Perhaps the warning could only be emitted when running inside an interactive console (ipython or standard python) -- if that's possible. Alternatively, "ipython -pylab" could warn on startup if the backend is non-GUI (and that change would probably live in ipython).

I have modified the code to only do this when show() is called directly from the python or ipython console.
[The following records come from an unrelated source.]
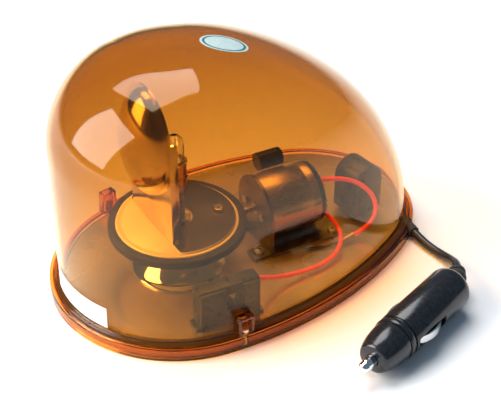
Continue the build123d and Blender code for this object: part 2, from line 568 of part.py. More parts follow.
def make_plug():
    """Accessory plug: relief, hollow body, nose, sprung tip, fuse, spring and side contacts."""
    end = PLUG_BODY_L
    cavity_r = PLUG_R - PLUG_WALL
    body = bar(PLUG_R, 0, 0, end)
    rear = body.faces().sort_by(Axis.X)[0]
    body = fillet(rear.edges(), 4.5)
    body -= bar(PLUG_R + 1, PLUG_R - 0.8, end - 3, end - 1.6)
    body -= bar(cavity_r, 0, 6, end + 1) + bar(3.3, 0, -1, 7)
    for side in (-1, 1):
        slot = block(CONTACT_X - 11, CONTACT_X + 11, 0, 15, -CONTACT_W / 2 - 0.3, CONTACT_W / 2 + 0.3)
        body -= Rot(0 if side > 0 else 180, 0, 0) * slot
    save("plug_body", plug * body)

    nose_r = PLUG_R - 0.5
    inner = end + NOSE_L - 5.5
    outline = [(0, end), (nose_r, end), (nose_r - 0.6, end + 8), (NOSE_END_R, end + NOSE_L - 1.5),
               (NOSE_END_R - 1.5, end + NOSE_L), (0, end + NOSE_L)]
    nose = Rot(0, 90, 0) * lathe(outline) + bar(cavity_r - 0.1, 0, end - 4, end)
    nose -= bar(6.6, 0, end - 5, inner) + bar(TIP_R + RUN_CLEAR, 0, inner - 1, end + NOSE_L + 1)
    nose -= block(end + 2, end + 6, -2, 2, 6, 12)
    save("plug_nose_cap", plug * nose)

    flange_end = inner - RUN_CLEAR
    tip_end = end + NOSE_L + TIP_OUT
    tip = bar(5.6, 0, flange_end - 2.2, flange_end) + bar(TIP_R, 0, flange_end - 1, tip_end - TIP_R)
    tip += Pos(tip_end - TIP_R, 0, 0) * Sphere(TIP_R)
    save("plug_tip", plug * tip)

    fuse_end = flange_end - 2.2
    save("plug_fuse", plug * bar(FUSE_R - 0.25, 0, fuse_end - FUSE_L + 5, fuse_end - 5))
    caps = [bar(FUSE_R, 0, fuse_end - 5, fuse_end), bar(FUSE_R, 0, fuse_end - FUSE_L, fuse_end - FUSE_L + 5)]
    save("fuse_caps", [plug * piece for piece in caps])

    spring_end = fuse_end - FUSE_L - TIP_TRAVEL - 0.2
    helix = Helix(pitch=2.6, height=spring_end - 0.8 - 9.0, radius=3.6)
    coil = sweep(Plane(origin=helix @ 0, z_dir=helix % 0) * Circle(0.4), path=helix)
    save("tip_spring", plug * Pos(9.0, 0, 0) * Rot(0, 90, 0) * coil)

    knuckle = Vector(*(plug * Pos(-6.6, 0, 0)).position)
    start = Vector(*CORD_ROUTE[-1])
    reach = (knuckle - start).length
    cord_end = start - Vector(*CORD_ROUTE[-2])
    neck = Plane(origin=start, z_dir=cord_end) * lathe(
        [(0, 0), (4.2, 0), (4.2, 2.2), (3.5, 2.2), (3.5, 3.2), (4.2, 3.2), (4.2, 4.8), (3.5, 4.8),
         (3.5, 5.8), (4.2, 5.8), (4.2, reach), (0, reach)])
    joint = Plane(origin=start + cord_end.normalized() * reach, z_dir=cord_end) * Sphere(4.7)
    relief = neck + joint + plug * (bar(3.2, 0, -4.4, 6.5) + bar(4.6, 0, 6.0, 7.5))
    save("plug_strain_relief", relief)

    deep = PLUG_R - 1.9
    rise = PLUG_R + CONTACT_OUT - deep
    bow_r = (CONTACT_HALF_L ** 2 + rise ** 2) / (2 * rise)
    for side, name in ((1, "side_contact_left"), (-1, "side_contact_right")):
        ring = Pos(CONTACT_X, deep + rise - bow_r, 0) * tube(bow_r, bow_r - CONTACT_T, -CONTACT_W / 2,
                                                             CONTACT_W / 2)
        strip = ring & block(CONTACT_X - CONTACT_HALF_L, CONTACT_X + CONTACT_HALF_L, deep - 1, 20, -9, 9)
        save(name, plug * Rot(0 if side > 0 else 180, 0, 0) * strip)


def make_labels(outer):
    """Oval sticker on top of the dome and the plain plate low on its front wall."""
    column = Pos(-10.5, -4.5, 110) * Rot(0, 0, -36.8) * extrude(Ellipse(11, 8.5), 30)
    skin = lens_body(WALL_INSET - 0.2, FLANGE_TOP, LENS_TOP + 0.2)
    save("dome_sticker", (skin & column) - lens_body(WALL_INSET - 0.03, FLANGE_TOP, LENS_TOP + 0.03))
    radius = FRONT_R - WALL_INSET
    band = tube(radius + 0.3, radius + 0.1, 9.5, 21.0)
    wedge = extrude(make_face(Polyline((0, 0), (-95, 32), (-95, -38), close=True)), 60)
    save("rating_label", rotor_axis * (band & wedge))


def main():
    os.makedirs("parts", exist_ok=True)
    outer = lens_body(WALL_INSET, flange_under, LENS_TOP)
    save("lens_dome", make_lens(outer))
    save("lens_screws", make_lens_screws())
    save("base_pan", make_base())
    save("base_gasket", make_gasket())
    make_magnet_foot()
    save("pedestal", rotor_axis * make_pedestal())
    save("spindle", rotor_axis * make_spindle())
    save("thrust_washer", rotor_axis * tube(HUB_R, SPINDLE_R + 0.1, CUP_TOP, CUP_TOP + WASHER_T))
    clip = tube(6.6, SPINDLE_R, DISC_TOP + 1.2, DISC_TOP + 2.0) - block(0, 8, -2, 2, 30, 40)
    save("retaining_clip", rotor_axis * clip)
    make_rotor()
    save("reflector", make_reflector())
    seat = DISC_TOP + SHEET
    save("reflector_screws", [screw_at(beam * Pos(x, y, 0), seat, 2.6) for x, y in FOOT_SCREWS])
    make_lamp()
    save("motor_bracket", make_bracket())
    floor_seat = DECK_TOP + BRACKET_T
    save("bracket_screws", [screw_at(motor_floor * Pos(x, y, 0), floor_seat, 3.5)
                            for x, y in bracket_screw_places()])
    make_motor()
    make_capacitor()
    make_terminal_block()
    save("cord_entry_cover", make_cord_cover())
    make_wires()
    make_cord_set()
    make_plug()
    make_labels(outer)


main()
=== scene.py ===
import bpy
import math
from mathutils import Matrix, Vector


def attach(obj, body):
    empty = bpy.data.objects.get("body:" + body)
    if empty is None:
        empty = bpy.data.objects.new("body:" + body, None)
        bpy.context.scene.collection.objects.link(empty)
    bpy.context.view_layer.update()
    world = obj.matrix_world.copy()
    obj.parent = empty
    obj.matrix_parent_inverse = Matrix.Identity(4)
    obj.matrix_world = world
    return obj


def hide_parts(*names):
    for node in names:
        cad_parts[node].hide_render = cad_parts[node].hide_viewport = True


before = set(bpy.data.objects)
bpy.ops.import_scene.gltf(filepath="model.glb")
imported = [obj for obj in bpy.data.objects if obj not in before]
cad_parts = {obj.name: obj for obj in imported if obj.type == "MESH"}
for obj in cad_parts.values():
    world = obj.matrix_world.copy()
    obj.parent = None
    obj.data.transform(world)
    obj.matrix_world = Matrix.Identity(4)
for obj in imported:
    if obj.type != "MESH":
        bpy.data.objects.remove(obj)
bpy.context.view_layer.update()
MM = 0.001


# ---- Camera ----
# The whole beacon seen from above its front corner through a long lens, with the plug lying
# at the lower right.
bpy.ops.object.select_all(action="DESELECT")
eye = Vector((-0.3292, -0.4504, 0.4356))
look = Vector((0.4846, 0.6478, -0.5878))
camera = bpy.data.objects.new("camera", bpy.data.cameras.new("camera"))
camera.data.lens = 99.9
camera.data.sensor_width = 36.0
camera.data.clip_start = 0.01
camera.location = eye
camera.rotation_euler = look.to_track_quat("-Z", "Y").to_euler()
bpy.context.scene.collection.objects.link(camera)
bpy.context.scene.camera = camera


# ---- Supply cord ----
# Short round flex in a soft black jacket. It comes out of the rim, lies along the ground and
# rises into the plug's rubber strain relief.
CORD_R = 2.2
CORD_ROUTE = [(77.3, -46.8, 3.5), (76.2, -56.5, 2.5), (76.7, -66.5, 2.4),
              (75.8, -76.2, 4.6), (71.8, -83.9, 8.6), (66.8, -88.8, 9.6)]


def bare_material(name, colour, roughness, metallic=0.0):
    """New material on one principled shader, in one colour."""
    material = bpy.data.materials.new(name)
    material.use_nodes = True
    shader = material.node_tree.nodes["Principled BSDF"]
    shader.inputs["Base Color"].default_value = (*colour, 1)
    shader.inputs["Roughness"].default_value = roughness
    shader.inputs["Metallic"].default_value = metallic
    return material


def add_grain(material, scale, colours, rough, bump, stretch=(1, 1, 1)):
    """Fine variation over the surface: colour between two tones, roughness range and bump height."""
    tree = material.node_tree
    shader = tree.nodes["Principled BSDF"]
    place = tree.nodes.new("ShaderNodeTexCoord")
    mapping = tree.nodes.new("ShaderNodeMapping")
    mapping.inputs["Scale"].default_value = stretch
    noise = tree.nodes.new("ShaderNodeTexNoise")
    noise.inputs["Scale"].default_value = scale
    noise.inputs["Detail"].default_value = 4
    tree.links.new(place.outputs["Object"], mapping.inputs["Vector"])
    tree.links.new(mapping.outputs["Vector"], noise.inputs["Vector"])
    tone = tree.nodes.new("ShaderNodeValToRGB")
    tone.color_ramp.elements[0].position = 0.3
    tone.color_ramp.elements[1].position = 0.7
    tone.color_ramp.elements[0].color = (*colours[0], 1)
    tone.color_ramp.elements[1].color = (*colours[1], 1)
    tree.links.new(noise.outputs["Fac"], tone.inputs["Fac"])
    tree.links.new(tone.outputs["Color"], shader.inputs["Base Color"])
    spread = tree.nodes.new("ShaderNodeMapRange")
    spread.inputs["To Min"].default_value = rough[0]
    spread.inputs["To Max"].default_value = rough[1]
    tree.links.new(noise.outputs["Fac"], spread.inputs["Value"])
    tree.links.new(spread.outputs["Result"], shader.inputs["Roughness"])
    if bump:
        relief = tree.nodes.new("ShaderNodeBump")
        relief.inputs["Strength"].default_value = 0.4
        relief.inputs["Distance"].default_value = bump * MM
        tree.links.new(noise.outputs["Fac"], relief.inputs["Height"])
        tree.links.new(relief.outputs["Normal"], shader.inputs["Normal"])
    return material


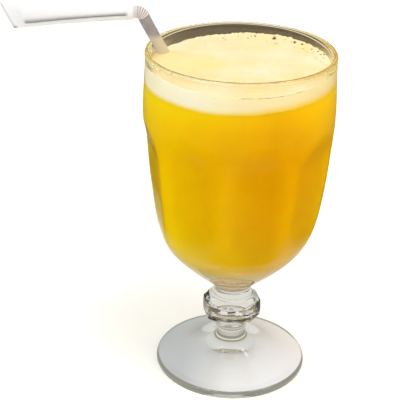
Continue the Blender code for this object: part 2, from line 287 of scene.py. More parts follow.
def pressFacets(rings):
    facet = math.tau / goblet["facets"]
    for vert in (vert for ring in rings for vert in ring):
        radius = math.hypot(vert.co.x, vert.co.y)
        if radius < goblet["stemRadius"]:
            continue
        azimuth = math.atan2(vert.co.y, vert.co.x) - math.radians(goblet["ribAzimuth"])
        offMiddle = (azimuth % facet) - facet / 2
        onBowl = vert.co.z >= goblet["bowlFootHeight"]
        rounding = goblet["bowlRounding"] if onBowl else goblet["knobRounding"]
        over = radius - (radius - pressDepth(vert.co.z)) / math.cos(offMiddle)
        cut = (over + math.hypot(over, rounding)) / 2
        vert.co.x *= 1.0 - cut / radius
        vert.co.y *= 1.0 - cut / radius


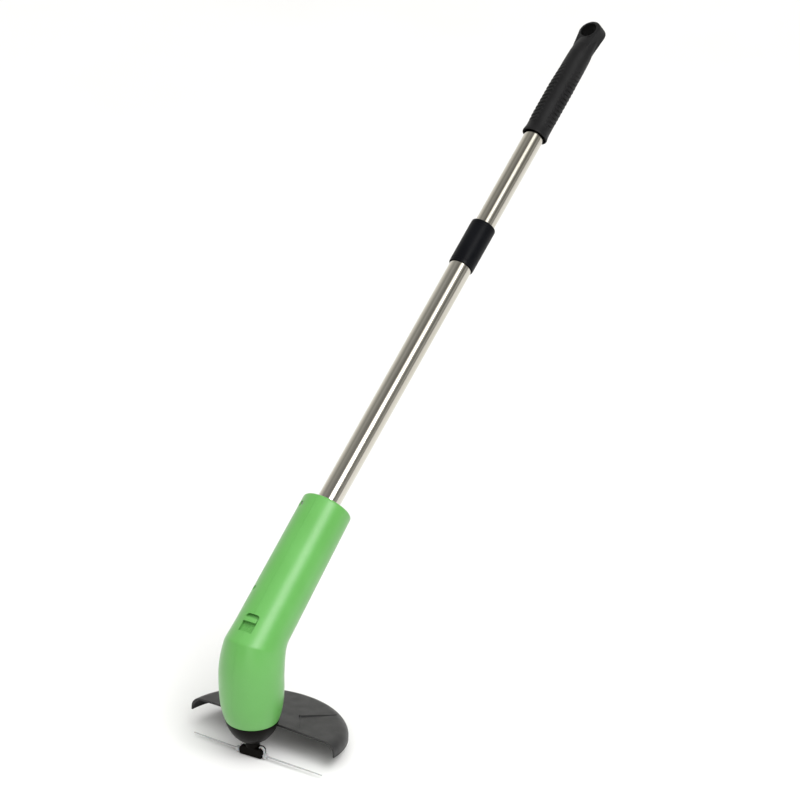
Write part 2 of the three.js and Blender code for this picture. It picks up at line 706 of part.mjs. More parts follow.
// The hang eye: a flat loop round an oval hole. Outlines are [x, z] in the grip's frame.
function eyeLoop() {
  const shape = new THREE.Shape();
  shape.absellipse(0, EYE.centre, EYE.width / 2, EYE.length / 2, 0, Math.PI, false, 0);
  shape.lineTo(-9.5, GRIP.start + 110);
  shape.lineTo(9.5, GRIP.start + 110);
  return shape;
}

function eyeHole() {
  const shape = new THREE.Shape();
  return shape.absellipse(0, EYE.centre, EYE.holeWidth / 2, EYE.holeLength / 2, 0, 2 * Math.PI, false, 0);
}

function eyeSlab(shape, thickness) {
  const geometry = new THREE.ExtrudeGeometry(shape, { depth: thickness, bevelEnabled: false, curveSegments: 12 });
  return solid(geometry.rotateX(Math.PI / 2).translate(0, thickness / 2, 0));
}

// Rib rows either side of the smooth strip; degrees from the grip's own +X.
const RIBS = { rows: [2, -106], count: 16, first: 10.5, pitch: 5.3 };

function grip() {
  const reach = rod(13, GRIP.start, EYE.centre + 20, ROUND).scale([1.09, 1, 1]);
  let shape = skinThrough(gripRings(), ROUND).add(eyeSlab(eyeLoop(), EYE.thickness).intersect(reach));
  for (let rib = 0; rib < RIBS.count; rib += 1) {
    const z = GRIP.start + RIBS.first + rib * RIBS.pitch;
    const tooth = box([10, 14.4], [-5.2, 5.2], [z, z + 2.4]);
    for (const turn of RIBS.rows) {
      shape = shape.add(tooth.rotate([0, 0, turn]));
    }
  }
  const bore = rod(UPPER_TUBE.radius + GAP, GRIP.start - 1, UPPER_TUBE.end + 1, ROUND);
  const mouth = rod(13, GRIP.start - 1, GRIP.start + 9, ROUND);
  return shape.subtract(bore).subtract(mouth).subtract(eyeSlab(eyeHole(), 40));
}

function addPole(body) {
  const { radius, wall, start, end } = UPPER_TUBE;
  body.add(piece('tube_socket', tubeSocket(), black()));
  pole.add(piece('tube_pin', crossRod(1.5, -14.9, 14.9, 0, TUBE_PIN, 12), zinc()));
  pole.add(piece('lower_tube', lowerTube(), steel()));
  pole.add(piece('collar', collar(), black()));
  pole.add(piece('upper_tube', ring(radius - wall, radius, start, end, ROUND), steel()));
  pole.add(piece('lock_cone', lockCone(), black()));
  pole.add(piece('lock_sleeve', lockSleeve(), nylon()));
  gripFrame.add(piece('grip', grip(), black()));
}

// ---- Wires inside the housing; points are in the object's frame ----
function bodyPoint(x, y, z) {
  return new THREE.Vector3(x, y, z).applyMatrix4(upperBody.matrix).toArray();
}

function addWires(body) {
  const wire = roundSection(0.8, 6);
  const routes = {
    wire_positive: [bodyPoint(6, 1, 23), bodyPoint(6, -6, 20), bodyPoint(4, -13.5, 18)],
    wire_switch: [bodyPoint(0, -13.5, 12), bodyPoint(3, -6, 0), [7, -3, 104], [6, 0, 84.8]],
    wire_negative: [bodyPoint(-6, 1, 23), bodyPoint(-8, 4, 12), [-9, 4, 108], [-6, 0, 84.8]],
  };
  for (const [name, points] of Object.entries(routes)) {
    body.add(piece(name, alongPath(points, wire, 14), name === 'wire_negative' ? black() : finish(0xa02020, 0.5, 0)));
  }
}

// ---- Assembly ----
const trimmer = new THREE.Group();
trimmer.add(upperBody, pole);
addHousing(trimmer);
addBatteryDoor(trimmer);
addBatteries();
upperBody.add(piece('switch_slider', switchSlider(), green()));
upperBody.add(piece('switch_body', switchBody(), black()));
addMotor(trimmer);
addNose(trimmer);
addSpindle(trimmer);
addTies(trimmer);
addPole(trimmer);
addWires(trimmer);

export default trimmer;
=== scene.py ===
"""Battery string trimmer on a telescoping steel pole.

Fine shapes, materials, light and camera round the CAD frame. Dimensions are in millimetres and angles in
radians, as in the CAD part; meshes are scaled to metres when made.
"""
import json
import math

import bmesh
import bpy
from mathutils import Matrix, Vector


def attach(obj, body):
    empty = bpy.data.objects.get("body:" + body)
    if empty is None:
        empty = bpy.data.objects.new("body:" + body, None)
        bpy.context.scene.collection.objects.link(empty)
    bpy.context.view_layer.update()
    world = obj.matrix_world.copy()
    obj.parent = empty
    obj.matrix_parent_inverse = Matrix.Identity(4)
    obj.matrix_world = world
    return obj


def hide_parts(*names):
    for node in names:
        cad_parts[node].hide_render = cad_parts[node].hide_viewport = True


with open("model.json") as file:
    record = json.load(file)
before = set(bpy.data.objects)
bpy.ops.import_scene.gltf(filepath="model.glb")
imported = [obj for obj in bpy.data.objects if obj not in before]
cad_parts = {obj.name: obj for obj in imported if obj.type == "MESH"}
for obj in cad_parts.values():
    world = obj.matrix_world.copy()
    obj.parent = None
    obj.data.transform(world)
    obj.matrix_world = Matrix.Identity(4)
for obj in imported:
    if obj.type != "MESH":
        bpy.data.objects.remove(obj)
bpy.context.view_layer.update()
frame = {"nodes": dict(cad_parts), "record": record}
nodes = frame["nodes"]

# ---- Driving dimensions, the same as the CAD part's ----
MM = 0.001
GAP = 0.3
WALL = 2.2
BODY_TILT = math.radians(53)
BEND_HEIGHT = 121.7
BODY_LENGTH = 176
CROWN = 5
MOUTH_HEIGHT = 44
MOUTH_RADIUS = 28
BARREL_RADIUS = 33.9
BARREL_WIDEST = 94
NECK_RADIUS = 29.2
TOP_RADIUS = 27.2
BROW = 2.2
INNER_BEND = 60
CREASE_TILT = math.radians(31.5)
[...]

Calling show() from a script will not emit this warning.

If that's still too noisy, I'm happy to revert the whole thing.

Mike

If 2) in the choices above is the case you are concerned about, and
you want this warning feature in this case, we can add an rc param
which is autoset at build time, something like "show.warn =
True>False" since the build script is setting the default image
backend and can set "show.warn = True" when it sets an image backend
by default, otherwise False.

I intended the warning to warn against misconfiguration, so one shouldn't
have to explicitly configure anything to get it... :wink:

This is mostly academic, since I am happy with your latest changes
because I can run backend driver or do

> python somefile.py -dAgg

and get no warning.

But .... I wasn't suggesting explicit configuration by the user. At
build time, mpl looks for a functioning backend in setup.py and if it
fails to find one, sets Agg and creates the default matplotlibrc from
matplotlibrc.template. In the case where a no GUI was detected, the
build script could also set a rc warn-on-show flag. The ubuntu
packager, who probably built mpl in an environment with no X11 and got
no functioning GUI, would get a rc file with backend Agg and the
warn-on-show flag set.

But I think we can leave things as they are.